# Beginners Luck



## Johnny (Nov 21, 2016)

since we recently sold our home near Orlando and moved a little South to Kissimmee, FL
we have been too busy with the new digs to get much water under the keel.
My wife is an avid angler and she loves fishing around the shoreline of 
Big Lake Tohopekaliga, a/k/a "Lake Toho"....... one of the largest and most
productive bass lakes in Florida....... only two blocks from our new home.
anyways, last night my wife was out for her evening walk around the lake 
and heard this girl screaming - my wife's first thought was _ALLIGATOR _!!!!
running over to the commotion, she saw this young lady of about 22 years old
standing over a MONSTER large mouth bass !!!! She had managed to wrangle it
through the weeds and moss up onto the grassy bank.
yep - her very FIRST time fishing !!!! my wife said her rod and reel looked to
be the cheapest and oldest available..... fishing with 4" live shiners right at dusk
in the grass in about 2 to 3 feet of water. what LUCK !!!!
a couple of guys familiar with big bass estimted it to be at nine (9) pounds or a 
little more !!!!
My wife said the girl had the same size cooler as the one we have and I measured mine
and it is 22" across the bottom . . . . so look at this monster and tell me what you think.

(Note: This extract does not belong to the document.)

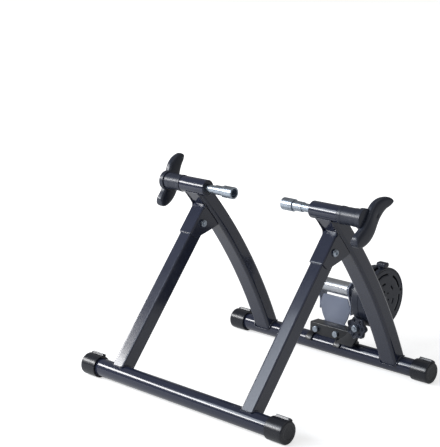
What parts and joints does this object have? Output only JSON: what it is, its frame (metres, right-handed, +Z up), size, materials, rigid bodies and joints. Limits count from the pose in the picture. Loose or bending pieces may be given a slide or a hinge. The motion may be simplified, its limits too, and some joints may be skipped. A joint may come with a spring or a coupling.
{
  "type": "bicycle trainer stand",
  "caption": "Folding indoor bicycle trainer: A-frame steel stand with two axle clamps and a magnetic roller unit with selector and hand knob.",
  "frame": {"origin": "middle of the bounding box, on the floor", "axes": "+Z up, -Y towards the front foot, +X the side of the magnet drum; the clamp, pivot and roller axes run along X"},
  "size_m": [0.5598, 0.5688, 0.433],
  "materials": {
    "dark_painted_steel": "gloss powder coat",
    "black_cap_plastic": "satin",
    "black_plastic": "satin",
    "black_painted_steel": "satin paint",
    "grey_painted_steel": "satin paint",
    "zinc_plated_steel": "bright zinc",
    "polished_steel": "polished",
    "bare_steel": "ground"
  },
  "bodies": {
    "stand": {"rear_foot_tube": "dark_painted_steel", "rear_leg_left": "dark_painted_steel", "rear_leg_right": "dark_painted_steel", "pivot_bracket_left": "dark_painted_steel", "pivot_bracket_right": "dark_painted_steel", "pivot_bolt_left": "zinc_plated_steel", "pivot_bolt_right": "zinc_plated_steel", "pivot_nut_left": "zinc_plated_steel", "pivot_nut_right": "zinc_plated_steel", "clamp_tube_left": "dark_painted_steel", "clamp_tube_right": "dark_painted_steel", "clamp_bush_left": "black_plastic", "clamp_bush_right": "black_plastic", "clamp_collar_left": "black_plastic", "clamp_collar_right": "black_plastic"},
    "front_frame": {"front_foot_tube": "dark_painted_steel", "front_leg_left": "dark_painted_steel", "front_leg_right": "dark_painted_steel"},
    "front_cap_left": {"front_foot_cap_left": "black_cap_plastic"},
    "front_cap_right": {"front_foot_cap_right": "black_cap_plastic"},
    "rear_cap_left": {"rear_foot_cap_left": "black_cap_plastic"},
    "rear_cap_right": {"rear_foot_cap_right": "black_cap_plastic"},
    "handle_left": {"clamp_handle_left": "black_plastic", "handle_cam_left": "zinc_plated_steel"},
    "handle_right": {"clamp_handle_right": "black_plastic", "handle_cam_right": "zinc_plated_steel"},
    "rod_left": {"clamp_rod_left": "zinc_plated_steel", "axle_cup_left": "zinc_plated_steel"},
    "rod_right": {"clamp_rod_right": "zinc_plated_steel", "axle_cup_right": "zinc_plated_steel"},
    "unit": {"unit_saddle": "black_painted_steel", "u_bracket": "grey_painted_steel", "band_bolt": "zinc_plated_steel", "drum_housing": "black_plastic", "drum_cover": "black_plastic", "cover_screw_1": "black_painted_steel", "cover_screw_2": "black_painted_steel", "cover_screw_3": "black_painted_steel", "seat_bolt_left": "zinc_plated_steel", "seat_bolt_right": "zinc_plated_steel", "seat_nut_left": "zinc_plated_steel", "seat_nut_right": "zinc_plated_steel", "bearing_left": "bare_steel", "bearing_right": "bare_steel"},
    "knob": {"tension_knob": "black_plastic", "knob_nut": "zinc_plated_steel"},
    "rotor": {"roller": "polished_steel", "roller_shaft": "bare_steel", "shaft_nut": "zinc_plated_steel", "flywheel": "bare_steel"},
    "selector": {"magnet_carrier": "black_plastic", "magnet_1": "bare_steel", "magnet_2": "bare_steel", "magnet_3": "bare_steel", "magnet_4": "bare_steel", "magnet_5": "bare_steel", "magnet_6": "bare_steel"}
  },
  "joints": [
    {"name": "fold", "type": "hinge", "parent": "stand", "child": "front_frame", "pos_m": [0, -0.0421, 0.303], "axis": [1, 0, 0], "range_deg": [0, 66]},
    {"name": "unit_swing", "type": "hinge", "parent": "stand", "child": "unit", "pos_m": [0, 0.189, 0.0225], "axis": [1, 0, 0], "range_deg": [-25, 10]},
    {"name": "roller_spin", "type": "hinge", "parent": "unit", "child": "rotor", "pos_m": [0, 0.2185, 0.1455], "axis": [1, 0, 0], "continuous": true},
    {"name": "selector_turn", "type": "hinge", "parent": "unit", "child": "selector", "pos_m": [0, 0.2185, 0.1455], "axis": [1, 0, 0], "range_deg": [-24, 24]},
    {"name": "knob_turn", "type": "hinge", "parent": "unit", "child": "knob", "pos_m": [0.106, 0.1575, 0.0905], "axis": [0, -1, 0], "range_deg": [0, 720]},
    {"name": "handle_turn_left", "type": "hinge", "parent": "stand", "child": "handle_left", "pos_m": [-0.2547, -0.0461, 0.381], "axis": [1, 0, 0], "range_deg": [0, 90]},
    {"name": "rod_slide_left", "type": "slide", "parent": "stand", "child": "rod_left", "axis": [-1, 0, 0], "range_m": [0, 0.012]},
    {"name": "front_cap_turn_left", "type": "hinge", "parent": "front_frame", "child": "front_cap_left", "pos_m": [-0.25, -0.2619, 0.0225], "axis": [1, 0, 0], "range_deg": [-180, 180]},
    {"name": "rear_cap_turn_left", "type": "hinge", "parent": "stand", "child": "rear_cap_left", "pos_m": [-0.25, 0.189, 0.0225], "axis": [1, 0, 0], "range_deg": [-180, 180]},
    {"name": "handle_turn_right", "type": "hinge", "parent": "stand", "child": "handle_right", "pos_m": [0.2547, -0.0461, 0.381], "axis": [1, 0, 0], "range_deg": [0, 90]},
    {"name": "rod_slide_right", "type": "slide", "parent": "stand", "child": "rod_right", "axis": [1, 0, 0], "range_m": [0, 0.012]},
    {"name": "front_cap_turn_right", "type": "hinge", "parent": "front_frame", "child": "front_cap_right", "pos_m": [0.25, -0.2619, 0.0225], "axis": [1, 0, 0], "range_deg": [-180, 180]},
    {"name": "rear_cap_turn_right", "type": "hinge", "parent": "stand", "child": "rear_cap_right", "pos_m": [0.25, 0.189, 0.0225], "axis": [1, 0, 0], "range_deg": [-180, 180]}
  ],
  "couplings": [
    {"joint": "rod_slide_left", "follows": "handle_turn_left", "m_per_rad": 0.00763},
    {"joint": "rod_slide_right", "follows": "handle_turn_right", "m_per_rad": 0.00763}
  ]
}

she called me on her phone all excited and jumping around - I told her to GET A PHOTO !!
she says - - - nooooooo I am too shy - LOL - I said again GET A PHOTOOOOOOOO.... so she did.
can you believe that ??? what luck indeed. PLUS - that area is like the public park where
families come to lounge around and let their kids throw rocks into the water . . . LOTS of people around.


Lake Tohopekaliga, Florida at sunset is THE place to be for Large Mouths !!!!!!!!!!








.


----------



## KMixson (Nov 21, 2016)

If I caught that I would probably be screaming also. :LOL2:


----------



## Johnny (Dec 2, 2016)

well that was last week - - - 
the wife went down to Lake Toho "again" this m orning about 8am
it was chilly and windy - but she is a die hard angler.
she caught some small bluegill on bread balls with a very small hook for bait.

she snagged this *4.5* pounder with a 3" bluegill in about 3-4ft of water.
She normally releases her fish if they are in good shape - this one was gut hooked.
she caught this one in the vicinity of where the 9 pounder was caught last week.
fishing from the bank in the grass. her average is 2 to 5 pounds. her PB is 7.5#
her goal is anything over 10#. I am very confident she will get it too !




a couple of other anglers were also fishing from the bank and she did not see any catches.
I am a surface popper, mainly frogs and do not have near the luck that she does !!


----------